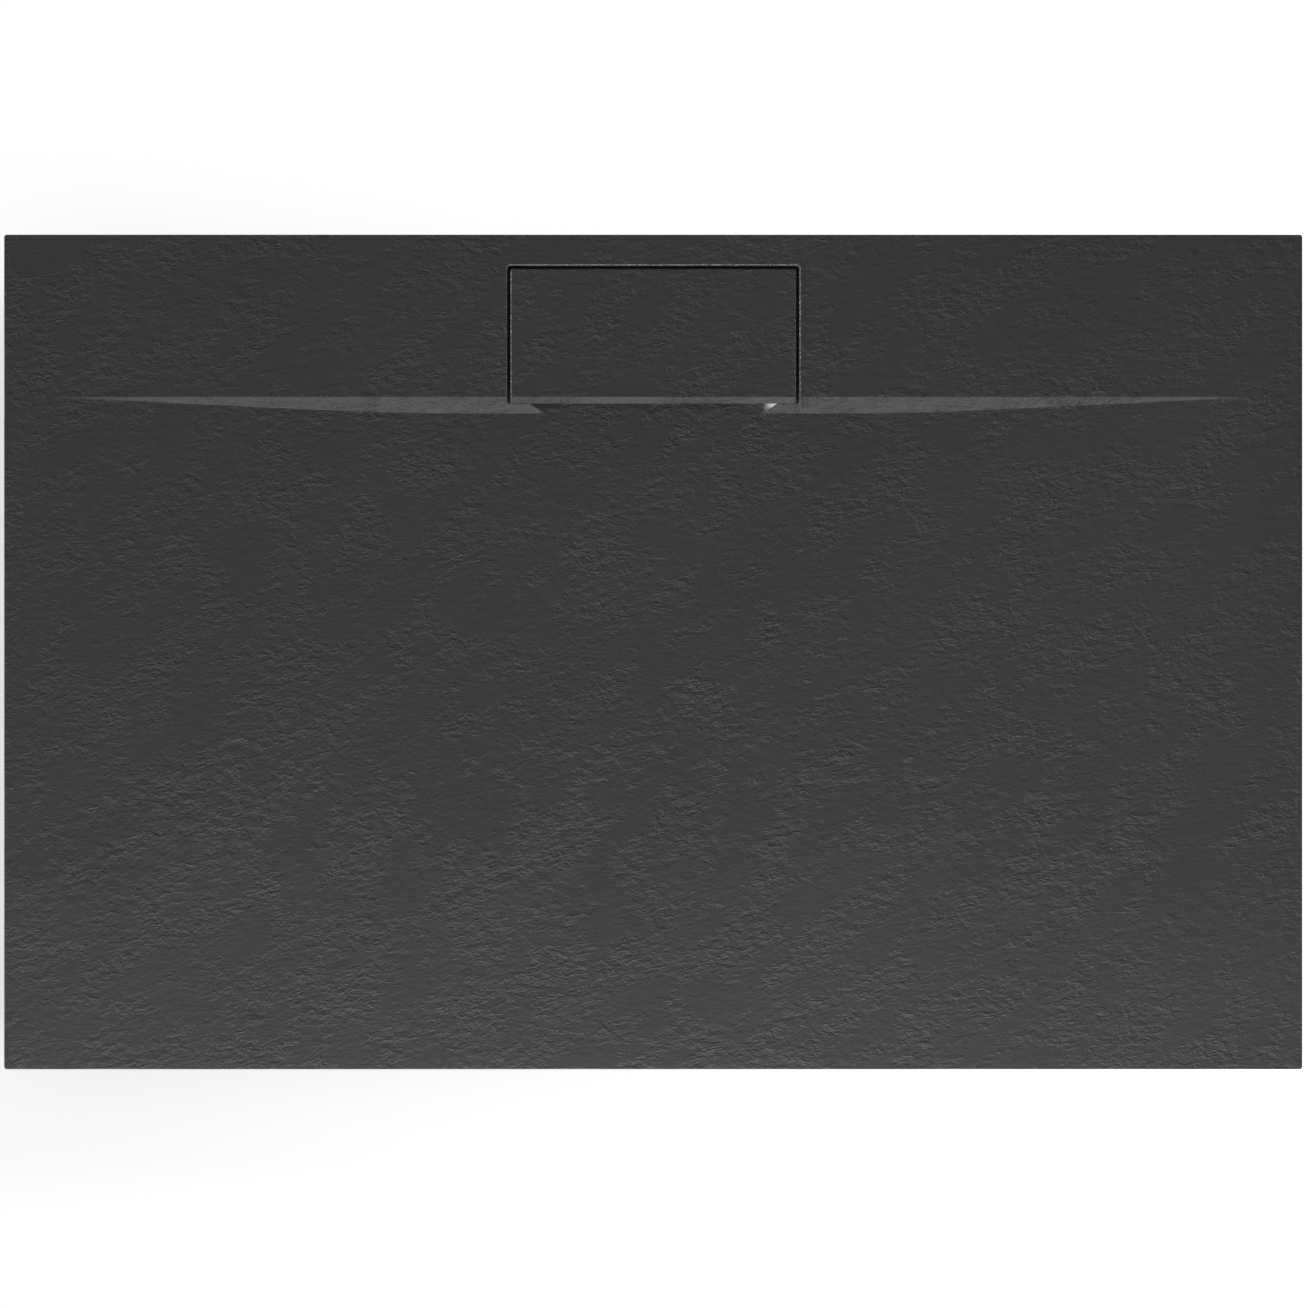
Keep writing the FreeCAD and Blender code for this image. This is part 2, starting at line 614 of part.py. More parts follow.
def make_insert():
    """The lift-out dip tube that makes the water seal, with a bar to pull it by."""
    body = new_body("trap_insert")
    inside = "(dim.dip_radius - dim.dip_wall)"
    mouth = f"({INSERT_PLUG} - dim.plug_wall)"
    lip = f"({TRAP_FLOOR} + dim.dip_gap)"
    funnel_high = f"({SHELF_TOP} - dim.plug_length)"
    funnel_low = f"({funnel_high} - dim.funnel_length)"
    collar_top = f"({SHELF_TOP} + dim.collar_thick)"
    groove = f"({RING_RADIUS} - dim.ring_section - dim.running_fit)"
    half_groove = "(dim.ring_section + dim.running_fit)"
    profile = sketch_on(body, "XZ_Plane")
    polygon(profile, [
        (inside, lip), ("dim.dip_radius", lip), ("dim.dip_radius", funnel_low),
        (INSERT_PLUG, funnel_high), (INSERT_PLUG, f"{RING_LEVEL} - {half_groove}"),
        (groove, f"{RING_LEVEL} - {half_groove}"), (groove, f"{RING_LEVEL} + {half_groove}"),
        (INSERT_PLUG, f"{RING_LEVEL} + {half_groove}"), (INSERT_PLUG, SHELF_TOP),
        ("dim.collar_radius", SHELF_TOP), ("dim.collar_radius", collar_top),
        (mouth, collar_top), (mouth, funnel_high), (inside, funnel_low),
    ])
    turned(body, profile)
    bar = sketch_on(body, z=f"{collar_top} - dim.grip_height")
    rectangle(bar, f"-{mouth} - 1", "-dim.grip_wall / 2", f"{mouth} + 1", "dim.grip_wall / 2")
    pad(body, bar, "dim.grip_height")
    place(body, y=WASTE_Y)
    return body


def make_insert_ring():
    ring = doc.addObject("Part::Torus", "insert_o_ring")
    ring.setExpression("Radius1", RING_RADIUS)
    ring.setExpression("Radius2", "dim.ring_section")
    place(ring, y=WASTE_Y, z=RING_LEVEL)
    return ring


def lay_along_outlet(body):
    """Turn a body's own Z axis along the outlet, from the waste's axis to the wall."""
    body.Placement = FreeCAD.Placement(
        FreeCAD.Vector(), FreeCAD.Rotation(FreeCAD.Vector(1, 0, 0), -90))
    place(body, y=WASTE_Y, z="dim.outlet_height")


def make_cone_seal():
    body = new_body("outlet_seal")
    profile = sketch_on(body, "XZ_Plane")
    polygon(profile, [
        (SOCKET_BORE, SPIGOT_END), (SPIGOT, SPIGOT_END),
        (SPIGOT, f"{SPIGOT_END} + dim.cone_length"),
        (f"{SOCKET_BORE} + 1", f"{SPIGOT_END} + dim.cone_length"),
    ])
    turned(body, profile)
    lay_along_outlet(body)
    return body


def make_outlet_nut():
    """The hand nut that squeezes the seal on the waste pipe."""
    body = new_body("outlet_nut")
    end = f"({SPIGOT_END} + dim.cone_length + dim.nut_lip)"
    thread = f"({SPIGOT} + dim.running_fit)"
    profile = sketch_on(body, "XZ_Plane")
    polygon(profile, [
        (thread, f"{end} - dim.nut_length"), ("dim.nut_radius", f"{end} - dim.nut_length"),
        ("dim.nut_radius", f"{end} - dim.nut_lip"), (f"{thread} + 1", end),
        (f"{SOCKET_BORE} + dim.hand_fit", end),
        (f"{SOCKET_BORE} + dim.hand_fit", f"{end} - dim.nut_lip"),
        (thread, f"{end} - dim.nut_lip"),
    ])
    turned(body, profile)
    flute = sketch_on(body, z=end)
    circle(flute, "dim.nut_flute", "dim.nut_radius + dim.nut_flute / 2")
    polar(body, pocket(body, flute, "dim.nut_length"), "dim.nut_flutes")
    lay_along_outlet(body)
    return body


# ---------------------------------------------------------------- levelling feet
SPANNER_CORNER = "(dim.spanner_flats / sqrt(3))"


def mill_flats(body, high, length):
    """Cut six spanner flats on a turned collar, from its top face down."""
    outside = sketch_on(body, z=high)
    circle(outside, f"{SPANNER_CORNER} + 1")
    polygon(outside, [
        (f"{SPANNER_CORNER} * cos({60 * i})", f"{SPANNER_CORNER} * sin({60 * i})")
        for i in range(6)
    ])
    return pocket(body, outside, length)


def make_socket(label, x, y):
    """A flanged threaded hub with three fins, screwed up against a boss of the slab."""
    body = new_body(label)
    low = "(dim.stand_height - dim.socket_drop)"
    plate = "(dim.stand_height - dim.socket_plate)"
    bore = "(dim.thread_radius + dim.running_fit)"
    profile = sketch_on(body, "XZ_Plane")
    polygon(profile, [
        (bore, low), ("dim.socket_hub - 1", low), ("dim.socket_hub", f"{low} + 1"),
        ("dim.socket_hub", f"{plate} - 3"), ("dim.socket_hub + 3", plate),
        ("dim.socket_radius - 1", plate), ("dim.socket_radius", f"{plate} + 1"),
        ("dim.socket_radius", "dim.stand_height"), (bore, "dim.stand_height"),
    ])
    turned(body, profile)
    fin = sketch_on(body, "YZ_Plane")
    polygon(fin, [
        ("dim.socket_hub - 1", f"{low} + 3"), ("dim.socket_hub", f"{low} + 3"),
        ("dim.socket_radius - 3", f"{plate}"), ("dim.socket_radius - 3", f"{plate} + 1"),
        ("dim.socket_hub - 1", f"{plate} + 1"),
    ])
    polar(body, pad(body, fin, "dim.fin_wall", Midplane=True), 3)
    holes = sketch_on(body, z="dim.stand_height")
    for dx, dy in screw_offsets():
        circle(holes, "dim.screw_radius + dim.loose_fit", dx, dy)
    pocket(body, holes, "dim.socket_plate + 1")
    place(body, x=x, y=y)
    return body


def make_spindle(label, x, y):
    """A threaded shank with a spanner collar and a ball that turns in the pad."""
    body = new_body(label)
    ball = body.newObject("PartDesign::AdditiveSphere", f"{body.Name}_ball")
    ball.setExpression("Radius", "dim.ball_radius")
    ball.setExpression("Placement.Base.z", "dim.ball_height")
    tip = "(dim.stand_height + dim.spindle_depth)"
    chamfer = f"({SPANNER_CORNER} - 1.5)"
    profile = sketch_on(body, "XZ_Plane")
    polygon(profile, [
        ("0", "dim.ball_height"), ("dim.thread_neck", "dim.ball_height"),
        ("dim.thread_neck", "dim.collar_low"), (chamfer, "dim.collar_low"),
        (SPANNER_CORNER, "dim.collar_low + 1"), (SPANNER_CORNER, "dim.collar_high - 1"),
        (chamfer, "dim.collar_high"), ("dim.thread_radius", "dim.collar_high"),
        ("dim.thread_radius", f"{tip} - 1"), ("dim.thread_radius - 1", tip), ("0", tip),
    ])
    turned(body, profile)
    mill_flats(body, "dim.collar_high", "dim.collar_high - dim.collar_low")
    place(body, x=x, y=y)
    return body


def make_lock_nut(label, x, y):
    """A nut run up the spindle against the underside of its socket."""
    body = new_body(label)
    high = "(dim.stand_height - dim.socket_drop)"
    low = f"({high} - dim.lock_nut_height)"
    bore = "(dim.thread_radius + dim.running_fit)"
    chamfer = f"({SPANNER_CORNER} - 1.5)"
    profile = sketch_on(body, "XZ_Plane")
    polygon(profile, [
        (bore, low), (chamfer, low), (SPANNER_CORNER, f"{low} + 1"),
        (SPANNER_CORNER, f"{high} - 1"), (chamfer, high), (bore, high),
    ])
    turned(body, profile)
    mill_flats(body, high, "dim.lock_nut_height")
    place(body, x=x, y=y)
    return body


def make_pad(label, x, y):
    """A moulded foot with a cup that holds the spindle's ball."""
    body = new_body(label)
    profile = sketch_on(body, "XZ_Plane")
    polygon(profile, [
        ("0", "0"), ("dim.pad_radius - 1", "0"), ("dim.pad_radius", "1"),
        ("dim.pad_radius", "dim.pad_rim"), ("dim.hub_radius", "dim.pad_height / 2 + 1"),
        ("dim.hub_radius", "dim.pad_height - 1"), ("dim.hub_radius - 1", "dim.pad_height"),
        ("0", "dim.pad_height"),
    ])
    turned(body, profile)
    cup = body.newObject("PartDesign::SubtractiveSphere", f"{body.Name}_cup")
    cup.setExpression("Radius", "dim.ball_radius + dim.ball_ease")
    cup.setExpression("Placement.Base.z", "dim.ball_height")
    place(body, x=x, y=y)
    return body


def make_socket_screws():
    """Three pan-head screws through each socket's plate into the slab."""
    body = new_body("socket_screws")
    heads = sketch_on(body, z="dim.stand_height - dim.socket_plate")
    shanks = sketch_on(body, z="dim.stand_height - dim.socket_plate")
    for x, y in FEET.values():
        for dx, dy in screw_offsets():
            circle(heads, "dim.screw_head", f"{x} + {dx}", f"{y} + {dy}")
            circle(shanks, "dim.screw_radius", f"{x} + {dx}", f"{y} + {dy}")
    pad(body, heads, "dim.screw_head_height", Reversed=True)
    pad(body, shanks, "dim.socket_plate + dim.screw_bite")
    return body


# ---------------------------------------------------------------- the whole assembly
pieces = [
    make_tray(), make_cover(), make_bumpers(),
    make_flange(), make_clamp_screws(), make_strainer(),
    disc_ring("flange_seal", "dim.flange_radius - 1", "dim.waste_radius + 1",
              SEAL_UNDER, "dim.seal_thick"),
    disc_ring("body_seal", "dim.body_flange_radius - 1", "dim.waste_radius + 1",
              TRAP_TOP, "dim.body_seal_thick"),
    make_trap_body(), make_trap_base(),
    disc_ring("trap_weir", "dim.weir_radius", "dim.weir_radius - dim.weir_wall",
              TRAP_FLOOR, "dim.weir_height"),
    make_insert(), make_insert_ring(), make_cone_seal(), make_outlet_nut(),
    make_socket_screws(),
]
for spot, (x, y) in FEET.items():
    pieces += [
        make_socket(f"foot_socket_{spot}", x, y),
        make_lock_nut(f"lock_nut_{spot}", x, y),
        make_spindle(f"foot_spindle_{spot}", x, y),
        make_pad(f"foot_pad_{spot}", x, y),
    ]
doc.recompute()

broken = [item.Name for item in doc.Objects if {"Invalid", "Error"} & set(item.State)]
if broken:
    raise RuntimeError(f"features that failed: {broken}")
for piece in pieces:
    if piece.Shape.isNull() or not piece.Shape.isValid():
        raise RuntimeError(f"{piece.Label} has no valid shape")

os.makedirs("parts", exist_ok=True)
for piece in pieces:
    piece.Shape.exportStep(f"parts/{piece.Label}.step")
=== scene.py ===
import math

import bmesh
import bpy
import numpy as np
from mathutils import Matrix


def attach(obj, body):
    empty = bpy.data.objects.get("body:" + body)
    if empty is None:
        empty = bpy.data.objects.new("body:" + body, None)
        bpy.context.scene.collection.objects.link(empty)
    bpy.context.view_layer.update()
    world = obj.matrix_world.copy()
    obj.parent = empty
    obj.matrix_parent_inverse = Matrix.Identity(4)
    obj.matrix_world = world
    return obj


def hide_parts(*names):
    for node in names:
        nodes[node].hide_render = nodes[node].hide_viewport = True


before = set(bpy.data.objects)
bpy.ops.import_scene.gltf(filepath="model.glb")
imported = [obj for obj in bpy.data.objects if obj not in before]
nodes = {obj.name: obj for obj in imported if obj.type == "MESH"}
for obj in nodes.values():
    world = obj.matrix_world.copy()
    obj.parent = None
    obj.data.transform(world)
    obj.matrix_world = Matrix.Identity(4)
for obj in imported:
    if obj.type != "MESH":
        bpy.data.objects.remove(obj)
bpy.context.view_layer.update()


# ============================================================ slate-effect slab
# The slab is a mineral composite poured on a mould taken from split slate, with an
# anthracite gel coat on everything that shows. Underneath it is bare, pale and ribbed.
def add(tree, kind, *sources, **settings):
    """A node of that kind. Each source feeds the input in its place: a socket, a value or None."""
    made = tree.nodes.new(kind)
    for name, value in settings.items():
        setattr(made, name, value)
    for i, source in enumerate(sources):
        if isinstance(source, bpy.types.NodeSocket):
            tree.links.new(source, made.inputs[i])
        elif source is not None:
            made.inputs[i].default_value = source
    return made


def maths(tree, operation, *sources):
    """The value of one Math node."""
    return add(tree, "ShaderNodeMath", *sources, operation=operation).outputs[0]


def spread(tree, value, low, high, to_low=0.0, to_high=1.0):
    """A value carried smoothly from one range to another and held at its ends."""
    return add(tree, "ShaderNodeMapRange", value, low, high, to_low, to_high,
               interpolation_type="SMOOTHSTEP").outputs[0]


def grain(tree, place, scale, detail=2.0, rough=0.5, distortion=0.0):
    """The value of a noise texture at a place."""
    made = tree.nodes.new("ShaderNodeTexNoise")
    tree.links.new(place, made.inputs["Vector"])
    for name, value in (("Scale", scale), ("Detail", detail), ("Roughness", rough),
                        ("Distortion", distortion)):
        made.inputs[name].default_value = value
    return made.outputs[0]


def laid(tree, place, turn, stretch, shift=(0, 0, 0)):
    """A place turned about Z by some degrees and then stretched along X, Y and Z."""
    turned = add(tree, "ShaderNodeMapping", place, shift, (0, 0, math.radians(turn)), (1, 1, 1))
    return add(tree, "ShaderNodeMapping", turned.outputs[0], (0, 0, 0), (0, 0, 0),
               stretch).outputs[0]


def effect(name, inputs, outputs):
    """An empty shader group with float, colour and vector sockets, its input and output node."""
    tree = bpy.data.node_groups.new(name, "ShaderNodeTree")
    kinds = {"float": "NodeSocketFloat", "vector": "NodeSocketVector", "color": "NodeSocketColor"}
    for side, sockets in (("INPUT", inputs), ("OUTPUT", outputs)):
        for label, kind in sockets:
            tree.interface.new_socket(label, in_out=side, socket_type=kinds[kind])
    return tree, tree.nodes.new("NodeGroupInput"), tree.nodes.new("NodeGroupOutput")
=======
◆ TASK DETAILS: Using the listing, collect all lines in which the string "imported" is found.

◆ OUTPUT OF THE TASK:
imported = [obj for obj in bpy.data.objects if obj not in before]
nodes = {obj.name: obj for obj in imported if obj.type == "MESH"}
for obj in imported:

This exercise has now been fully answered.